_Prompt:_
Beginning with the line that holds "Write the FreeCAD", set down each line of the data below through the very last, exactly as given, and nothing beyond that.

[Items from a dataset]
..............................

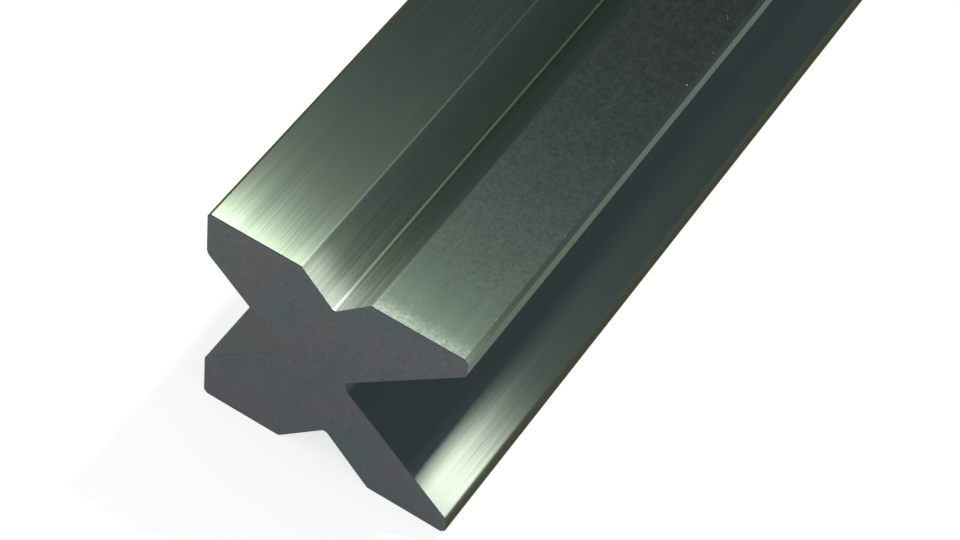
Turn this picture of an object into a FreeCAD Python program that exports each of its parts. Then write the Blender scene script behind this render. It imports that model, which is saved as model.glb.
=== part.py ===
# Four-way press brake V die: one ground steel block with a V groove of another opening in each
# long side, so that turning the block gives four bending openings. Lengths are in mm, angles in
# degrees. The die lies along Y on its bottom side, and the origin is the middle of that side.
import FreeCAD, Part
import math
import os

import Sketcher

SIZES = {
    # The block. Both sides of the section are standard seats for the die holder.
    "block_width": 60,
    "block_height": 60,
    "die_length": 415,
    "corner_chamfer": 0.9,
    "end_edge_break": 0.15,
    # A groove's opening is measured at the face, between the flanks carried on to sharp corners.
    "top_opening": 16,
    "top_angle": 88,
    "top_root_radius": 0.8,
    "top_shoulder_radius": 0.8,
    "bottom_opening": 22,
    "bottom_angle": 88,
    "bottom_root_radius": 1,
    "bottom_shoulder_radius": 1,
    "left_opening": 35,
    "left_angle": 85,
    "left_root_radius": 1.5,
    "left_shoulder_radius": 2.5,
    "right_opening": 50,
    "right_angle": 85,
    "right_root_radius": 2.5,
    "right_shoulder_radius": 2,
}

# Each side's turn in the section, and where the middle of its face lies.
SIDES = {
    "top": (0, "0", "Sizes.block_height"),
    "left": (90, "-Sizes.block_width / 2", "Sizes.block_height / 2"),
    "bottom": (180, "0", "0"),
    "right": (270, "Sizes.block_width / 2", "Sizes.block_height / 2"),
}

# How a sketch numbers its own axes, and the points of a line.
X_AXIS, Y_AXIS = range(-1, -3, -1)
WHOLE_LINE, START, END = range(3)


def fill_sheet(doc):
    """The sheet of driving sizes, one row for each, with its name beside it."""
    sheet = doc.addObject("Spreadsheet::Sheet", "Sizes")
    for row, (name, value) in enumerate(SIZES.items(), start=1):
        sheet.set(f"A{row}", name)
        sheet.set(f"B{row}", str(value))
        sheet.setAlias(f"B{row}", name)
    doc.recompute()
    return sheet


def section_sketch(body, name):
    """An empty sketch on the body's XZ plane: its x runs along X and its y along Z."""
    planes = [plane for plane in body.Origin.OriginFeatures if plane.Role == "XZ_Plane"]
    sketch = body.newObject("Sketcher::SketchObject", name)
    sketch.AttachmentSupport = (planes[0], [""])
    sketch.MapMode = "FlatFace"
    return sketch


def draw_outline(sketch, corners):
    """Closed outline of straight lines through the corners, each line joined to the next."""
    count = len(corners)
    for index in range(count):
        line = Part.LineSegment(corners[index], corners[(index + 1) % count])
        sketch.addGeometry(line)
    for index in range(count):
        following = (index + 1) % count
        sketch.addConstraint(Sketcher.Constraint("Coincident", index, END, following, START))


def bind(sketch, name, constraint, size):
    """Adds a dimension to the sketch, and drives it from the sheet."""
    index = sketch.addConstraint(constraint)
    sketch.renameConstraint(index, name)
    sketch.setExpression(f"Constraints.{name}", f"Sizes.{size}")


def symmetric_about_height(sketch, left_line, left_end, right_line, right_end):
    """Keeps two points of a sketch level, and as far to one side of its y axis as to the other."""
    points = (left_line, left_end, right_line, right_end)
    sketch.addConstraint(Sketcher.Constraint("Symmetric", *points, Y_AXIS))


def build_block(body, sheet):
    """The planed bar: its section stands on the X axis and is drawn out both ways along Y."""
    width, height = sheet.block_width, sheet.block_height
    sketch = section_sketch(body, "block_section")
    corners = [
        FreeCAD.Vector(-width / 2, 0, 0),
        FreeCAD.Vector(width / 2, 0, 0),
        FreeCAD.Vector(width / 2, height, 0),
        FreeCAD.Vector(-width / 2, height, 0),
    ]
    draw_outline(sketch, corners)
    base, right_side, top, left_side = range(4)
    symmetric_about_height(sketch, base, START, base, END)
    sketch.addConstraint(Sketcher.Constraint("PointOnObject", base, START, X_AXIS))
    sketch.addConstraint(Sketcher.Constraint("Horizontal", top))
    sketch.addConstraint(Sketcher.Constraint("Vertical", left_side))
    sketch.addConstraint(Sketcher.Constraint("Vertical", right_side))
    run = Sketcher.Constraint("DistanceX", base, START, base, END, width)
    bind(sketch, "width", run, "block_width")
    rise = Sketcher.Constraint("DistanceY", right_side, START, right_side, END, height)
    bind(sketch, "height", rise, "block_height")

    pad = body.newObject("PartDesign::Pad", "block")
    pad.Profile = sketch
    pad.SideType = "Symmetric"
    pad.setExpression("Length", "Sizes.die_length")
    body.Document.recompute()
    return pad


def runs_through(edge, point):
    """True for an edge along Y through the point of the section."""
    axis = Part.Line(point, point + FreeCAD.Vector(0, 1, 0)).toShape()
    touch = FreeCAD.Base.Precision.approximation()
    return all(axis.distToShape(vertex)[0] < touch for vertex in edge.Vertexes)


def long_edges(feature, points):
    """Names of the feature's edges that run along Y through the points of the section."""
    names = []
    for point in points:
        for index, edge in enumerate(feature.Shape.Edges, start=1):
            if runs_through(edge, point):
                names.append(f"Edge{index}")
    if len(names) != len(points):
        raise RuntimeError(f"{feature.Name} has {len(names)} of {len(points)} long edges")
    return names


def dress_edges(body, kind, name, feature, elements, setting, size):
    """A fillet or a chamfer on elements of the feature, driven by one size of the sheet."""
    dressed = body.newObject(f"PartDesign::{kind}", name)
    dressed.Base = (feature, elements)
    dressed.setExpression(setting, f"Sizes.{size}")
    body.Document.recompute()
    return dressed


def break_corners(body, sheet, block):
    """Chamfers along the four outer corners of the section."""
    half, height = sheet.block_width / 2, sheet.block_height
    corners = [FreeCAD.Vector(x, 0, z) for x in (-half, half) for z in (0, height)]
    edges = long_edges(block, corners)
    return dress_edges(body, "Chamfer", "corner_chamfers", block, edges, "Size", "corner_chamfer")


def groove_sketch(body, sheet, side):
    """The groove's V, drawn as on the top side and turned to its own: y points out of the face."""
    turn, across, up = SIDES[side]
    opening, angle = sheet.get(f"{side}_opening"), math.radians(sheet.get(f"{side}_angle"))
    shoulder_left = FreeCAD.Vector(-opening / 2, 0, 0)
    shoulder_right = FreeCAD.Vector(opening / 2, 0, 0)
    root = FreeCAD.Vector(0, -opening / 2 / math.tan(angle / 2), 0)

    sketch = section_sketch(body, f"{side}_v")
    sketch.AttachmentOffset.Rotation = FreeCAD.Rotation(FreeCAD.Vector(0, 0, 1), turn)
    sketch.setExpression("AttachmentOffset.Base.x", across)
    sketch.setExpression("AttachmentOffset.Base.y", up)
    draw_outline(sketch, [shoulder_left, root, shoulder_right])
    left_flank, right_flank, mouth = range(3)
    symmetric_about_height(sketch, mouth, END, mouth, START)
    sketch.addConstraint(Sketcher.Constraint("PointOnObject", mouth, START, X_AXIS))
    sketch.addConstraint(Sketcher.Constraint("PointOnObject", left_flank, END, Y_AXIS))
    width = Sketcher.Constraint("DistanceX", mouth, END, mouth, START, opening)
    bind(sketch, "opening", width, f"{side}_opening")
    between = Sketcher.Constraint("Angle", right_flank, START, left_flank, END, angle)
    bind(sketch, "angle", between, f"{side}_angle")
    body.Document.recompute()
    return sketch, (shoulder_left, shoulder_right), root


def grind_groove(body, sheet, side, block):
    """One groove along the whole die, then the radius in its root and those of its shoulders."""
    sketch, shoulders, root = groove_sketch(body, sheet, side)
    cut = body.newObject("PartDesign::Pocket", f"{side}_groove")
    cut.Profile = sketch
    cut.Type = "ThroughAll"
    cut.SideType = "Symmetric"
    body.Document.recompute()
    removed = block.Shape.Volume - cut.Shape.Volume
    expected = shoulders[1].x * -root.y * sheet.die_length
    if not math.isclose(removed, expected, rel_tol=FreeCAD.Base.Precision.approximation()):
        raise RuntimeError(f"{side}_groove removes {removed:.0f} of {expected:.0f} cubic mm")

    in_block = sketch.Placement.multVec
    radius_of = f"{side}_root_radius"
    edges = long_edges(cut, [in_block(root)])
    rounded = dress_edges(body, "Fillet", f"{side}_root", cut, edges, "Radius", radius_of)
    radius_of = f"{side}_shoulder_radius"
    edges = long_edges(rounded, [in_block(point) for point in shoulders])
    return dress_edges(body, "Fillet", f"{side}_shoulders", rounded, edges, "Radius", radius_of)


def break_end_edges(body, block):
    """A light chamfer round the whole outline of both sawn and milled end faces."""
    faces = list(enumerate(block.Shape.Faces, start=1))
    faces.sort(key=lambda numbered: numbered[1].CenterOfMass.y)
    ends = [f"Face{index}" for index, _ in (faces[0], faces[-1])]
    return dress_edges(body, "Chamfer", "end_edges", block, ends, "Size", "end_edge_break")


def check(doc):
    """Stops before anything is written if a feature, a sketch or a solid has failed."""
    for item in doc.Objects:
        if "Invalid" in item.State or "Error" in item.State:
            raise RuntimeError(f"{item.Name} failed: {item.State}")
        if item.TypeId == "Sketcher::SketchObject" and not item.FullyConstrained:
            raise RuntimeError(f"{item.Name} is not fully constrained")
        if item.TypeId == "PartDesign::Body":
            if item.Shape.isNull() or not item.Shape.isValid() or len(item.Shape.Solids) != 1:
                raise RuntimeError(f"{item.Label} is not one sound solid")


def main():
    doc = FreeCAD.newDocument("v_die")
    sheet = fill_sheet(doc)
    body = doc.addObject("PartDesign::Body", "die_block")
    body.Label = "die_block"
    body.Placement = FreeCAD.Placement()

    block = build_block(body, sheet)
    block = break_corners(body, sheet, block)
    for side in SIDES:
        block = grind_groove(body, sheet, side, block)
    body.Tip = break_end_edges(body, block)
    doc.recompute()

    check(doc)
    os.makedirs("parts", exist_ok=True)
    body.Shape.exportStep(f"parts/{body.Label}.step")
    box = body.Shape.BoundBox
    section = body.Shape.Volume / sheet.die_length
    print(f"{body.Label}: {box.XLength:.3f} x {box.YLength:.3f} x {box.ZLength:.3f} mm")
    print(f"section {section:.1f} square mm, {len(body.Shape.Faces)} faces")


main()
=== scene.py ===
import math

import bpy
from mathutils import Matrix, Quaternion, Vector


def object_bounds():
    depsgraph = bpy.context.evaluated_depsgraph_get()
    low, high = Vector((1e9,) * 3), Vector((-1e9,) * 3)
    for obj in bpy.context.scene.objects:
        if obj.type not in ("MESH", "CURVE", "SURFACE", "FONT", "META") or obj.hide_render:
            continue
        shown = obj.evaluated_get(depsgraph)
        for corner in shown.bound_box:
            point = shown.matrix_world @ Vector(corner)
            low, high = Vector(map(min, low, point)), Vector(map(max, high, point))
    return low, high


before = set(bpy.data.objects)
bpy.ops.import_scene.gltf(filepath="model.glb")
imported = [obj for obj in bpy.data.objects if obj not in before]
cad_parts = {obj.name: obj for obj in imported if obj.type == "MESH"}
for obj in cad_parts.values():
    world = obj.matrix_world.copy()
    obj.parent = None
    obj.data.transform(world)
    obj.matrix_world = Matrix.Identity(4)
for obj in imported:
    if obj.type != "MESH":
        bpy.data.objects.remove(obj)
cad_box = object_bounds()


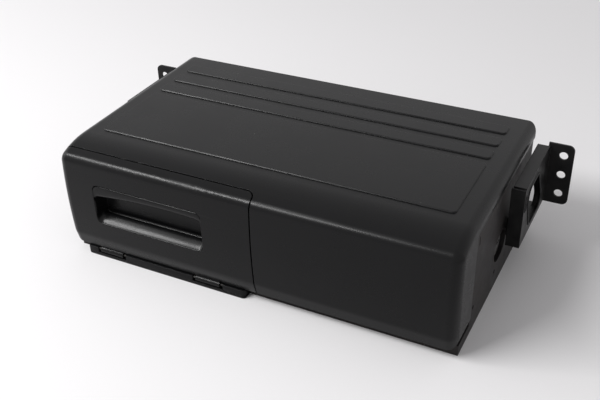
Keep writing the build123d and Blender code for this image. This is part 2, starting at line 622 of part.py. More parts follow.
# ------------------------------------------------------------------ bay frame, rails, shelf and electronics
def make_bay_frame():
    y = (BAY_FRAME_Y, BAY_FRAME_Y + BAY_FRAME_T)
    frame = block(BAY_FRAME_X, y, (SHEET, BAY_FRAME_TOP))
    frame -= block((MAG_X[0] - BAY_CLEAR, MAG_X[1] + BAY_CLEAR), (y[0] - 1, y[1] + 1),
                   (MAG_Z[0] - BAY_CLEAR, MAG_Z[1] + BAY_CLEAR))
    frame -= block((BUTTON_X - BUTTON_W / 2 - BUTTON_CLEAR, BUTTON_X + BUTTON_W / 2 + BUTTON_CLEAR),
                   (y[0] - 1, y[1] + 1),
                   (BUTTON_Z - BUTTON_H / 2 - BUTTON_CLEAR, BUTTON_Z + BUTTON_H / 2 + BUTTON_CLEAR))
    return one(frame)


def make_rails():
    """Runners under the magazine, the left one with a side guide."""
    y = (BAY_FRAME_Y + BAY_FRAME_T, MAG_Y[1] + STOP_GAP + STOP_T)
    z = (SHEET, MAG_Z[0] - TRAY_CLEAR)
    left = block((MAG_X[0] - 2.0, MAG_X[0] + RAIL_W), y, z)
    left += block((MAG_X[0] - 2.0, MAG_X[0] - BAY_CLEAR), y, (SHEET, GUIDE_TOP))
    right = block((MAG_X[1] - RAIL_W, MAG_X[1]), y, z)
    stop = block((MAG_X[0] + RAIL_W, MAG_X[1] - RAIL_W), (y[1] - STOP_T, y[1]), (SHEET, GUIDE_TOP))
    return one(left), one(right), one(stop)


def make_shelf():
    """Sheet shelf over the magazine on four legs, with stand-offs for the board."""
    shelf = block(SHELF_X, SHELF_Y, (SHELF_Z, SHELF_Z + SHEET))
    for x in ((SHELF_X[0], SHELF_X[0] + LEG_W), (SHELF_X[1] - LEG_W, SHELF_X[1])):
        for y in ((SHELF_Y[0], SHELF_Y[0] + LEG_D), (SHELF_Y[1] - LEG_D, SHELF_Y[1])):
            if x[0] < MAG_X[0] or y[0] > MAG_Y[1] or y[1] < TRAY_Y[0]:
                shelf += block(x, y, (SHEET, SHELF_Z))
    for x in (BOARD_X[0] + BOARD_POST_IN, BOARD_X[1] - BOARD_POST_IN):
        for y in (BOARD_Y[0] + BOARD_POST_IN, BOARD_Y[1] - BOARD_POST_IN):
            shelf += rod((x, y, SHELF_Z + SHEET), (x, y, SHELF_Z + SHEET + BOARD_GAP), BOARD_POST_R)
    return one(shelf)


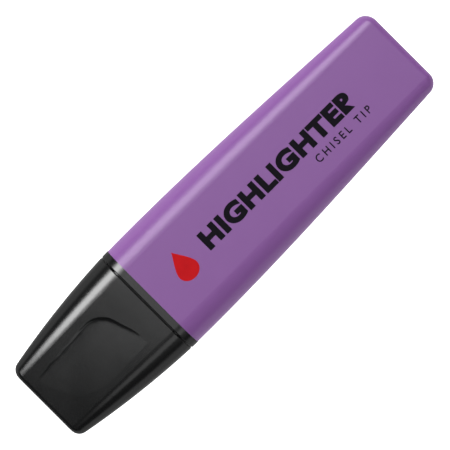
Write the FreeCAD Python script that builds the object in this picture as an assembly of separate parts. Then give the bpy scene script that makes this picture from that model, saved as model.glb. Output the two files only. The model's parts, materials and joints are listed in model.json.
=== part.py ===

..............................

_Right answer:_
Write the FreeCAD Python script that builds the object in this picture as an assembly of separate parts. Then give the bpy scene script that makes this picture from that model, saved as model.glb. Output the two files only. The model's parts, materials and joints are listed in model.json.
=== part.py ===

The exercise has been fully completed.